In an update to his post, Smith notes that it wasn't the first time Paul was asked the question:
Paul articulated his view on the Civil Rights Act in an interview with the editorial board of the Louisville Courier-Journal. . . .
Paul explained that he backed the portion of the Civil Rights Act banning discrimination in public places and institutions, but that he thinks private businesses should be permitted to discriminate by race.
"I like the Civil Rights Act in the sense that it ended discrimination in all public domains, and I'm all in favor of that," he said. "I don't like the idea of telling private business owners. . . ."
Smith is not the only commentator to accuse Paul of being "evasive" or refusing to give a "straight answer." This criticism is absurd. The politically wise answer would have been "yes"--a straight answer in form, but an evasive one in substance. Answering the way he did was a rookie mistake--or, to put it more charitably, a demonstration that Paul is not a professional politician.
Taken at face value, the question itself--How would you have voted if you had been in the Senate as an infant?--is silly. It is a reasonable question only if it is understood more broadly, as an inquiry into Paul's political philosophy. The question within the question is: How uncompromising are you in your adherence to small-government principles?
Paul gave his answer: Pretty darn uncompromising--uncompromising enough to take a position that is not only politically embarrassing but morally dubious by his own lights, as evidenced by this transcript from the Courier-Journal interview, provided by the left-wing site ThinkProgress.org:
Interviewer: But under your philosophy, it would be OK for Dr. King not to be served at the counter at Woolworths?

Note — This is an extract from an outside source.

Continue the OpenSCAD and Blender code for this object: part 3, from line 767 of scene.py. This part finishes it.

Paul: I would not go to that Woolworths, and I would stand up in my community and say that it is abhorrent, um, but, the hard part--and this is the hard part about believing in freedom--is, if you believe in the First Amendment, for example--you have too, for example, most good defenders of the First Amendment will believe in abhorrent groups standing up and saying awful things. . . . It's the same way with other behaviors. In a free society, we will tolerate boorish people, who have abhorrent behavior.
Again, Paul could have given a "straight" answer to the question--a flat "no"--that made clear his personal disapproval of discrimination while evading what was really a question about his political philosophy. Far from being evasive, Paul has shown himself to be both candid and principled to a fault.

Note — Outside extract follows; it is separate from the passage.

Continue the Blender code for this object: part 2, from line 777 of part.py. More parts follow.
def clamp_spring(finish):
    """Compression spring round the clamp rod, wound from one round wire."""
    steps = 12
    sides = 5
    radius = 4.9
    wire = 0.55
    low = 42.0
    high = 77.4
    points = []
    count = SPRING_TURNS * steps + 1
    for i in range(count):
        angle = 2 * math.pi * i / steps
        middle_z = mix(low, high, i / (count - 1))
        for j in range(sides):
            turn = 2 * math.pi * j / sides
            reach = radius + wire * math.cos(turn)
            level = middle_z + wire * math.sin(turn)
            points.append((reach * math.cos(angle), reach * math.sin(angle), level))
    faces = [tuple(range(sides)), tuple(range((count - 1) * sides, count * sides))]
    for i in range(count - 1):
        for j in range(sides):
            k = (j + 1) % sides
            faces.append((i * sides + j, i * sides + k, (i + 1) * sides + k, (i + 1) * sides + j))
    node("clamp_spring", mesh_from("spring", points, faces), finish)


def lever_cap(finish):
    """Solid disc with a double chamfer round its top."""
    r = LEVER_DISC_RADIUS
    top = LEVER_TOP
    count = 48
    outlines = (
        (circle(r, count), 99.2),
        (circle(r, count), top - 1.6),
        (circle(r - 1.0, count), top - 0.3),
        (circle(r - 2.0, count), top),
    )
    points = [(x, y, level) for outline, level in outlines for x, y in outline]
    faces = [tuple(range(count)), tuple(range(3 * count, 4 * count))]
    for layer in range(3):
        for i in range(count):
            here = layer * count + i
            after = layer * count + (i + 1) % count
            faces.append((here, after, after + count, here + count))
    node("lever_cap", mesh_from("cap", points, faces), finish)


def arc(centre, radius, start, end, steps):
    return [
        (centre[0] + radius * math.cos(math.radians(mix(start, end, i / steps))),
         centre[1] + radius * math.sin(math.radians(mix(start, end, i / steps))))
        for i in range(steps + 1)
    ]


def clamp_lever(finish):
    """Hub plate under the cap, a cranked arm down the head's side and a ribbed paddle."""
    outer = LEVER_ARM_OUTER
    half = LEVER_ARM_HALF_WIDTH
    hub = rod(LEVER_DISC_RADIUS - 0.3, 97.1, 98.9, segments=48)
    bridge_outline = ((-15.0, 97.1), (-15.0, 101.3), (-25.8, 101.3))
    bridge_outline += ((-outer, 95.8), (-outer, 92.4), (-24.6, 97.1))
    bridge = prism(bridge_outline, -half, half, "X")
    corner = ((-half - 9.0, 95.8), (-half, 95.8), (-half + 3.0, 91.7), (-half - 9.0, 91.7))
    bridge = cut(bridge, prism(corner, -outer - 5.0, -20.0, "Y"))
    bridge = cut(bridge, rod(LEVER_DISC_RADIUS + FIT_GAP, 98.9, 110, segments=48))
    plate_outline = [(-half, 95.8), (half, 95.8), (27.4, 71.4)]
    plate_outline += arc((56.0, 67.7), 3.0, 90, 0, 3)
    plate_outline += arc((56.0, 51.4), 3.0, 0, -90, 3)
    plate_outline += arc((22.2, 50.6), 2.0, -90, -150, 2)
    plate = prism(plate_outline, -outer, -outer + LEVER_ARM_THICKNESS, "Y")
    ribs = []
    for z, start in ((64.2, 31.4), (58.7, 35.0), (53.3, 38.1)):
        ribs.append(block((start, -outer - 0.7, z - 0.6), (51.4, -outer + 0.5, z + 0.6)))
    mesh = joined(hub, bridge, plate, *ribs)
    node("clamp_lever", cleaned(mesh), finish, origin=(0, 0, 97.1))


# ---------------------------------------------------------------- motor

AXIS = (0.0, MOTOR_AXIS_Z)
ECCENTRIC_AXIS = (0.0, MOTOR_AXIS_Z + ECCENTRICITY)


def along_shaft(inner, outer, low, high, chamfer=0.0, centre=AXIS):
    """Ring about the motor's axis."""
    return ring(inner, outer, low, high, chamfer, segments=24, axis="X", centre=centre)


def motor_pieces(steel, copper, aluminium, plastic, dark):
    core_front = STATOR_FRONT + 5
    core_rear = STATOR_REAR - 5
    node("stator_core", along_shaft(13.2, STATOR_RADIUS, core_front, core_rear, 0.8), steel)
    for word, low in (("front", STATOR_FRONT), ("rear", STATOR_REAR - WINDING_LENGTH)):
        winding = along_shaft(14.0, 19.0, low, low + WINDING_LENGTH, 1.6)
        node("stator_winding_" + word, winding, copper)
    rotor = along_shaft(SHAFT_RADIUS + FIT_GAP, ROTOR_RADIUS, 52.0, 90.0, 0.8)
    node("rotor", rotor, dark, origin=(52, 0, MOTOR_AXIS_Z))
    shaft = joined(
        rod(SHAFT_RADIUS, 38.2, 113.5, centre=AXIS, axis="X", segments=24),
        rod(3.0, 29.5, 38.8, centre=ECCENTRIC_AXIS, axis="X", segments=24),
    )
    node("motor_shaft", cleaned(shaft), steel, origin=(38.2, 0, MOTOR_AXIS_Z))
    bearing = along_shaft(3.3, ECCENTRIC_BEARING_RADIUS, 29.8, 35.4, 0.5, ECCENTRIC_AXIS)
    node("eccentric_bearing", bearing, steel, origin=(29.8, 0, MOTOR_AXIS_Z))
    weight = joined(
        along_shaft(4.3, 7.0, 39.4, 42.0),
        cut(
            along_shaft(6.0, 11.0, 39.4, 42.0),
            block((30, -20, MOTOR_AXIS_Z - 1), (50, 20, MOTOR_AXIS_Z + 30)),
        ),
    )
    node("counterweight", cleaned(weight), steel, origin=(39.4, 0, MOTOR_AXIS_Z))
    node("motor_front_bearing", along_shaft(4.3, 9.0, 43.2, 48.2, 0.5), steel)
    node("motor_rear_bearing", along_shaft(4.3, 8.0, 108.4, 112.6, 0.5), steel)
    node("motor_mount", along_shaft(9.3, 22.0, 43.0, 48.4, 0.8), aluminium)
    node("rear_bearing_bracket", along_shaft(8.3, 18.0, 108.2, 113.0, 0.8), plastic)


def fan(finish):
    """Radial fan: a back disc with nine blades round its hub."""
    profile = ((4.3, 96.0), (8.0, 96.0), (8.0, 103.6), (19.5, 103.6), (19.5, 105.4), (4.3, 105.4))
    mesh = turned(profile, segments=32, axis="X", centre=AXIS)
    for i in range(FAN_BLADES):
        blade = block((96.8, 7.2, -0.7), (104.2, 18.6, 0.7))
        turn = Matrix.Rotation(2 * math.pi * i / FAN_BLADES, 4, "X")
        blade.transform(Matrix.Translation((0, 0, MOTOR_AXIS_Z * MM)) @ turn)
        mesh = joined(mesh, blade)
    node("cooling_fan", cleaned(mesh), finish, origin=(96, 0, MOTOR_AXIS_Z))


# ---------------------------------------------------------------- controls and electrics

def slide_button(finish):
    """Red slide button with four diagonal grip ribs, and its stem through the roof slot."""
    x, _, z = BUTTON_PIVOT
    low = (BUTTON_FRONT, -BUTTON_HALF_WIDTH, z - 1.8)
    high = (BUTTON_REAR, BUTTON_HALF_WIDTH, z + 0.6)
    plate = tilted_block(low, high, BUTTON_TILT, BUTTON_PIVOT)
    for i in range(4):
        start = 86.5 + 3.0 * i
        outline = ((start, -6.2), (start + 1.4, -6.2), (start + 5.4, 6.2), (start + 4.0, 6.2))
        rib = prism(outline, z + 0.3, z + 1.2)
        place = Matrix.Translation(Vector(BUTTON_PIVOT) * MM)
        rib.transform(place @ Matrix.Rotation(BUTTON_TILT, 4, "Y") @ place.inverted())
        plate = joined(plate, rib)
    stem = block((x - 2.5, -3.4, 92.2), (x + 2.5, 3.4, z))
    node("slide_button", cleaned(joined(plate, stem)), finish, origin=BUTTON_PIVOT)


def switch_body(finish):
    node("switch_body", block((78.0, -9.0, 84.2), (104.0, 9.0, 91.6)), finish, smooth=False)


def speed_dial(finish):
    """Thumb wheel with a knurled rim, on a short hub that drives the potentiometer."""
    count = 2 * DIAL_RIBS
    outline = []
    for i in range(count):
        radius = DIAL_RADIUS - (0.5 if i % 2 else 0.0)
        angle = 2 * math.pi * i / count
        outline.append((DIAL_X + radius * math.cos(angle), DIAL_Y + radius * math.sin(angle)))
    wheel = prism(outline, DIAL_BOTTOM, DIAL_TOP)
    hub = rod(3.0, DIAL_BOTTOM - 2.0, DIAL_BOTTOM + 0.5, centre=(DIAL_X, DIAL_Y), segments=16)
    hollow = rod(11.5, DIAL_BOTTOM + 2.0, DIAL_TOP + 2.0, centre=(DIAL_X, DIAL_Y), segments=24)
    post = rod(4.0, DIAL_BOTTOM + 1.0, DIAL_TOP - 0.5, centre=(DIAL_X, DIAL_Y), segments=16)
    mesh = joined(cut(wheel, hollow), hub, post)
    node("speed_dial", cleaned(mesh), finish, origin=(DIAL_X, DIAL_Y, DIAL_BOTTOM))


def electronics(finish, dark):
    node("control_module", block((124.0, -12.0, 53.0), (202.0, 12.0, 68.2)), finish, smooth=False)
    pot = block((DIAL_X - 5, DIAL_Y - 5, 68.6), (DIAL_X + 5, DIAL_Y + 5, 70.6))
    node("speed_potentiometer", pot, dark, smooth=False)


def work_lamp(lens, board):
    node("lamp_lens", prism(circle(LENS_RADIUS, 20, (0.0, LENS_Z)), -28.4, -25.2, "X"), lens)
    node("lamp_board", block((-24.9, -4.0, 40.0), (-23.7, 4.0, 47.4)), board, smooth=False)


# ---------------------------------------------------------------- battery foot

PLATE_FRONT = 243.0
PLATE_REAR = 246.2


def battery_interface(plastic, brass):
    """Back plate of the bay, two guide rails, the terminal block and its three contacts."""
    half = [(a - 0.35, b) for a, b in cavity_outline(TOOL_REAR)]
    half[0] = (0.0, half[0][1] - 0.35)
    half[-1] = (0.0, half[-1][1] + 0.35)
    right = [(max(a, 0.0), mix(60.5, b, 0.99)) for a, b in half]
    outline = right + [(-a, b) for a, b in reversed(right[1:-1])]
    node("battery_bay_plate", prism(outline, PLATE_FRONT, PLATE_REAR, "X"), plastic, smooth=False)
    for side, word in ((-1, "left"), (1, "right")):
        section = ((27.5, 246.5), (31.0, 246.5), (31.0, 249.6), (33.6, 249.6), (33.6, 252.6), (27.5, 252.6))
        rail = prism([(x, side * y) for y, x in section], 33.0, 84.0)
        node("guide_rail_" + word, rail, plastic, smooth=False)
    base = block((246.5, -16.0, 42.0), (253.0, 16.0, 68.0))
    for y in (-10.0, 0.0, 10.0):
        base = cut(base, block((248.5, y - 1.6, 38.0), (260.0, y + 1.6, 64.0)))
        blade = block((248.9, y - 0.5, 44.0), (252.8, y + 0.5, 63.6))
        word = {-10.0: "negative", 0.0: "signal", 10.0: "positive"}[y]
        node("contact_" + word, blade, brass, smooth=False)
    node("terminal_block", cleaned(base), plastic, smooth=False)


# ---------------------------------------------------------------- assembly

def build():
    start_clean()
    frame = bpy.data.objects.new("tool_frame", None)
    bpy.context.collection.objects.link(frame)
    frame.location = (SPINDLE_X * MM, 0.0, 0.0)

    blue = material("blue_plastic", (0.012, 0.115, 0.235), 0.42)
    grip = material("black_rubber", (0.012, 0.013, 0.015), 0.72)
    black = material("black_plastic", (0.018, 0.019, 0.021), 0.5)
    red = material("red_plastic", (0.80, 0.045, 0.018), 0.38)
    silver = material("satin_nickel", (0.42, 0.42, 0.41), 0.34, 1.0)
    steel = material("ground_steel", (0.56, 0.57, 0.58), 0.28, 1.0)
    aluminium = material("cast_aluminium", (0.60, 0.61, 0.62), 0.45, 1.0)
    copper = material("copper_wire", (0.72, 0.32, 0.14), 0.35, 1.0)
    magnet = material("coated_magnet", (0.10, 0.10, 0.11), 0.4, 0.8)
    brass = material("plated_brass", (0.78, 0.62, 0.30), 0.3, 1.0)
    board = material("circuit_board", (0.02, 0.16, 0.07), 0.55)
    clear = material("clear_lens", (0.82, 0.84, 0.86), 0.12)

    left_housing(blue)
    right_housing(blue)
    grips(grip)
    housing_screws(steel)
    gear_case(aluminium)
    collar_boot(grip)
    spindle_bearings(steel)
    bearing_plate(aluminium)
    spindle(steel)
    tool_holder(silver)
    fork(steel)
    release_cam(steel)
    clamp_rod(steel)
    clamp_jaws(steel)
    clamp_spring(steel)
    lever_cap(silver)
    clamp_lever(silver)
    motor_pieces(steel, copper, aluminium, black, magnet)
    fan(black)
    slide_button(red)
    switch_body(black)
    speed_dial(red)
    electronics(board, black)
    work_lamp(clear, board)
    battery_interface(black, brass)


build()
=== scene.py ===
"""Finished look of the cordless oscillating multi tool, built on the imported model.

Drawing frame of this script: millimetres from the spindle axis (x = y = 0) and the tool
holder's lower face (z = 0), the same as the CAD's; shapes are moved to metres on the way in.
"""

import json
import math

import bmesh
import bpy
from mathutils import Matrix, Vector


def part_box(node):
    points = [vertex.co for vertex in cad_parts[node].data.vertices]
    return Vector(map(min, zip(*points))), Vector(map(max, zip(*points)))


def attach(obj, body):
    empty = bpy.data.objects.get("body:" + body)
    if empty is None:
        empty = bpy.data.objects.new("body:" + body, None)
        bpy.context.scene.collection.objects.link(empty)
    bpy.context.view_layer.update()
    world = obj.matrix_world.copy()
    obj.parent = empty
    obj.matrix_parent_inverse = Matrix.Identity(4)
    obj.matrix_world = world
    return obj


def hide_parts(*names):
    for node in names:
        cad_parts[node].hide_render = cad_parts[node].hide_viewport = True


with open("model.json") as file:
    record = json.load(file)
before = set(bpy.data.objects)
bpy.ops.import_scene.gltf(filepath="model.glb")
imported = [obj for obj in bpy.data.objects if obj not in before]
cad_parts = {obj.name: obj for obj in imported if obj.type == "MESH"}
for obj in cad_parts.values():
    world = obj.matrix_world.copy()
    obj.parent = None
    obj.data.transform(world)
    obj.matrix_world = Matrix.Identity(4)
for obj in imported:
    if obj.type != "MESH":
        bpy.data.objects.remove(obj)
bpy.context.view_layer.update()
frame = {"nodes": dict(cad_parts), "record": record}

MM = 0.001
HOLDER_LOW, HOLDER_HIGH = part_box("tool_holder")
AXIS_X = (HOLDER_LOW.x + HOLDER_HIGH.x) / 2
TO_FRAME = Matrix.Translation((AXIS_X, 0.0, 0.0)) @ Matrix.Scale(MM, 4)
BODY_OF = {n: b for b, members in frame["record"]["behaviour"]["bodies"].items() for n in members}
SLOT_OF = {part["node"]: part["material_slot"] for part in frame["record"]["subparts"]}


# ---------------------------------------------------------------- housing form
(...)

We do mean to a fault. In this matter, Paul seems to us to be overly ideological and insufficiently mindful of the contingencies of history. Although we are in accord with his general view that government involvement in private business should be kept to a minimum, in our view the Civil Rights Act's restrictions on private discrimination were necessary in order to break down a culture of inequality that was only partly a matter of oppressive state laws. On the other hand, he seeks merely to be one vote of 100 in the Senate. An ideologically hardheaded libertarian in the Senate surely would do the country more good than harm.
It's possible, though, that Paul's eccentric views on civil rights will harm the Republican Party by feeding the left's claims that America is a racist country and the GOP is a racist party. Certainly that's what Salon's Joan Walsh is hoping. Here are her comments on a Rand interview with MSNBC's Rachel Maddow:
You've got to watch the whole interview. At the end, Paul seemed to understand that he's going to be explaining his benighted civil rights views for a long, long time--but he seemed to blame Maddow. "You bring up something that is really not an issue . . . a red herring, it's a political ploy . . . and that's the way it will be used," he complained at the end of the interview. Whether the Civil Rights Act should have applied to private businesses--"not really an issue," says Tea Party hero Rand Paul.
It's going to become increasingly clear that the Tea Party movement wants to revoke the Great Society, the New Deal and the laws that were the result of the civil rights movement. Paul may be right that his views are "not really an issue" with his Tea Party supporters, although I have to think some of them won't enjoy watching him look like a slippery politician as he fails, over and over, to answer Maddow's questions directly.
When Paul says this "is really not an issue," he is speaking in the present tense. It is quite clear that he means that the Civil Rights Act, which has been the law for nearly 46 years, is politically settled; there is no movement to revoke it. In this, he is correct. Walsh's assertion that this is what the tea-party movement seeks is either a fantasy or a lie.
It's a curious role reversal: Rand Paul is a politician; Joan Walsh is a journalist. He is honest, perhaps too honest for his own good. She is playing the part of the dishonest demagogue.